Die Musiknummern von Leonard Bernstein hat Spielberg nahezu umstandslos übernommen; sie strukturieren den Film entlang der Gassen, der Straßenecken und Feuerleitern, um die herum die Figuren agieren. Sie bewegen sich in einem Raum, der West Side, der für sie nicht gesellschaftsfähig sein kann, und weil diese jungen Menschen die multikulturellen Dynamiken für sich nicht akzeptieren können, kann auch die Polizei diese halbstarke, leere und deshalb dumme Gewalt nicht unterbinden. Tony und Maria, die Jets und die Sharks, scheitern, mehr noch als Romeo und Julia bei Shakespeare, nicht an den Beziehungen, Freundschaften oder der Liebe, sondern an den territorial und ethnisch definierten Regeln, gegen die niemand gewinnen kann. Denn darin liegt ja das Tragische: Der Wunsch, den Kampf zu beenden, setzt die Katastrophe erst richtig frei. Der illusorische Glaube an ein Aufbegehren, an einen Triumph über diese Regeln, ja an einen Kampf zur Beendigung aller Kämpfe, das macht ihre kindliche Naivität aus. Darum auch ist die Umsetzung des Stoffes durch Steven Spielberg nicht ganz befremdlich, denn auch dieser Film wäre eben nicht von Spielberg, spüre man nicht die Absenz von Familie, Eltern, ja: Vaterfiguren.
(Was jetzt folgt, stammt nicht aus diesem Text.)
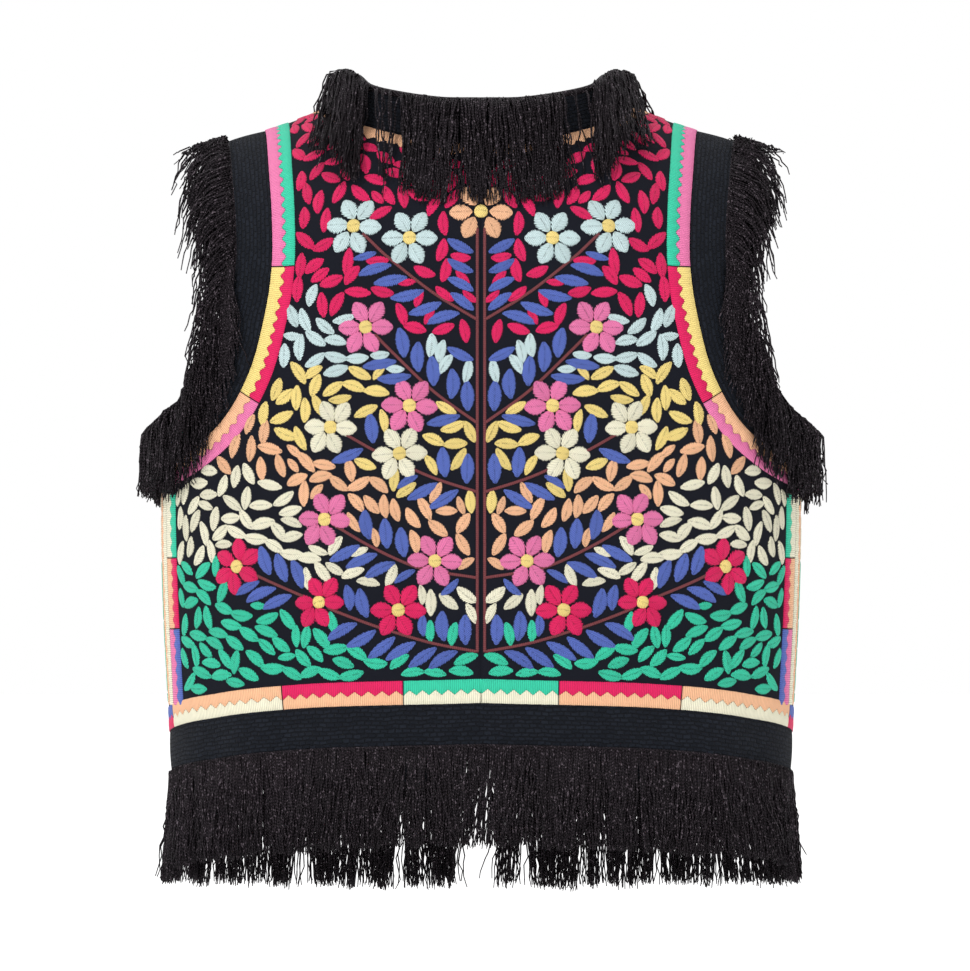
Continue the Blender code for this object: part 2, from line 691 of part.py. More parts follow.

Mit dem Lieutenant Schrank (Corey Stoll) findet die väterliche Autorität ihren pervertiertesten Ausdruck. Und auch deshalb wäre dieser Film nicht von Spielberg, würde er den sozialkritischen Gehalt des Stoffs nicht in eine Traumwelt überführen. Er gibt die theaterähnliche, auf Reduktion abzielende mise-en-scène des Originals auf für eine stärker filmisch ausgelegte Inszenierung, die Spielberg als Filmemacher immer schon auszeichnete: Seine West Side Story wirkt wie in einer gleißend-geschmeidigen Fließbewegung erzählt. Sie ist ein Fest für das Auge, das den reflexiven Textpassagen der Musiknummern beinah entgegenläuft: Farbenprächtig und rasant in der Bewegung, ist seine Anverwandlung mehr auf das überwältigende Staunen als auf das kritisch-reflexive Schauen ausgerichtet.

Dafür fehlt es dem nun 75 Jahre alten Regisseur am Gestus der Fatalität, an der unerbittlichen Härte, die die Tragödie einfordert – zu glanzvoll die schimmernden Bildoberflächen, zu schön das Makeup, zu perfekt die ausgeleuchteten Gesichter. Ja, es dürfte kaum verwundern: Spielbergs Film folgt mehr dem Narrativ des festhaltenden Glaubens denn dem der Lüge.

Gewiss, man kann nicht übertreffen, was einmal bis zur Perfektion gelungen ist, und doch: Spielbergs Neuverfilmung muss sich unweigerlich am Original von Robert Wise und Jerome Robbins messen lassen. Als Auseinandersetzung mit Rassismus und sozialer Ungleichheit ist die West Side Story als amerikanische Tragödie freilich auch heute noch und wieder ganz aktuell.